The swiftness and decisiveness with which they’ve acted, as well as the way they’ve beaten the competition to some of these players, unpicking ‘done deals’, has conferred a credibility on the project that it hitherto lacked. The spree hasn’t been scattergun and nor have buys been impulse purchases. Each one has been targeted with the manager and system in mind, and will be at Vincenzo Montella’s disposition from the first day of training camp. In short, best practice.
Mateo Musacchio, the centre-back, was a member of La Liga’s second best defence last season. Ricardo Rodriguez is a left-back whose name has been on the lips of Europe’s elite for some time. Franck Kessie backed out of a move to Roma and turned down offers from the Premier League to go to Milan. And then there’s Andre Silva, one of Europe’s most promising young strikers.
Milan mean business and aren’t done yet. A right-back, deep-lying playmaker and a winger are next on the list, although the priority remains the contract extension of goalkeeping wunderkind and big Milan fan Gigio Donnarumma. Like Maldini, his agent Mino Raiola has his doubts about Milan’s new owner and wants to protect his client with a get-out clause should the team fail to qualify for next year’s Champions League, which will be harder now Serie A has four spots again.
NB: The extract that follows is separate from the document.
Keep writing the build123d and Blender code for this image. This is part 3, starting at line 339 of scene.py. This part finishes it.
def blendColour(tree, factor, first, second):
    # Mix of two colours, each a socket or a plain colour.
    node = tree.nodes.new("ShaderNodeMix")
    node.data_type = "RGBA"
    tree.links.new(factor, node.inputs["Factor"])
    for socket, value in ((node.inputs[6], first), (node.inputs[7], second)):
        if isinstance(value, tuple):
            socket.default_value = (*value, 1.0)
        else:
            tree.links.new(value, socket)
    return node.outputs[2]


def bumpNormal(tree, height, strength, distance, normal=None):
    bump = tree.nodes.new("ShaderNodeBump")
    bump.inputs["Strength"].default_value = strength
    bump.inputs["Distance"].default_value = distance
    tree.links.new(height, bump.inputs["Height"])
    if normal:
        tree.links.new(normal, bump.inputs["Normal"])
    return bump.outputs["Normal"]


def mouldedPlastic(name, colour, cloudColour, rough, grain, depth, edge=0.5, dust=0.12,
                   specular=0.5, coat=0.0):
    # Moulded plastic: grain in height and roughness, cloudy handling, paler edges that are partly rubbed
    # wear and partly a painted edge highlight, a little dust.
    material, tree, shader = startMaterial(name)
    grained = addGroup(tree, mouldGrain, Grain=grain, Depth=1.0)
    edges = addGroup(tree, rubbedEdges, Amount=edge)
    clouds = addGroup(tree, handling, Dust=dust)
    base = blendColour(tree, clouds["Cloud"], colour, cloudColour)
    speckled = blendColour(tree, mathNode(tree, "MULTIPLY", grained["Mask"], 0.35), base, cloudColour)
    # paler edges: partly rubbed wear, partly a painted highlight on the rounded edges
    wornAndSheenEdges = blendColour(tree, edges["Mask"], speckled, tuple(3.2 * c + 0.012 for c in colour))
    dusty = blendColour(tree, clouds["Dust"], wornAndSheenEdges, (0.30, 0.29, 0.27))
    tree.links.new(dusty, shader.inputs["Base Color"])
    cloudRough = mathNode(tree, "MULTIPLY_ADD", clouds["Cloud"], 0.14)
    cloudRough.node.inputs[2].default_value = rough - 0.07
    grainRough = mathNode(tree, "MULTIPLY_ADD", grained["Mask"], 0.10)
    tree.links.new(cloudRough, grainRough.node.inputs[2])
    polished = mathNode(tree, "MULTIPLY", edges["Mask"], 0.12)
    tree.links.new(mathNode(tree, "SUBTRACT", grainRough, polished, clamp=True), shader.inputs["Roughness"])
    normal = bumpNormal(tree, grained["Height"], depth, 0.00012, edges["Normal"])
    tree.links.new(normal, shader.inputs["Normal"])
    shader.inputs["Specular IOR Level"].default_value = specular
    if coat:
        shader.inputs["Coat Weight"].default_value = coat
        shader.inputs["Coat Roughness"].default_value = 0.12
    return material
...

Another concession from UEFA regards the relaxation of FFP two years ago, which allows clubs a period of accelerated spending as long as they present an affordable business plan. Last week, it emerged UEFA want clarification from Milan on a couple of points by October before signing off on it. Rather than slam their foot on the brakes, Milan are pushing ahead regardless, confident that their projections are right and not unrealistic. And besides, they have to make the Champions League next year. Serious questions remain but for now at least, enthusiasm is building and with it the hope that Milan are back.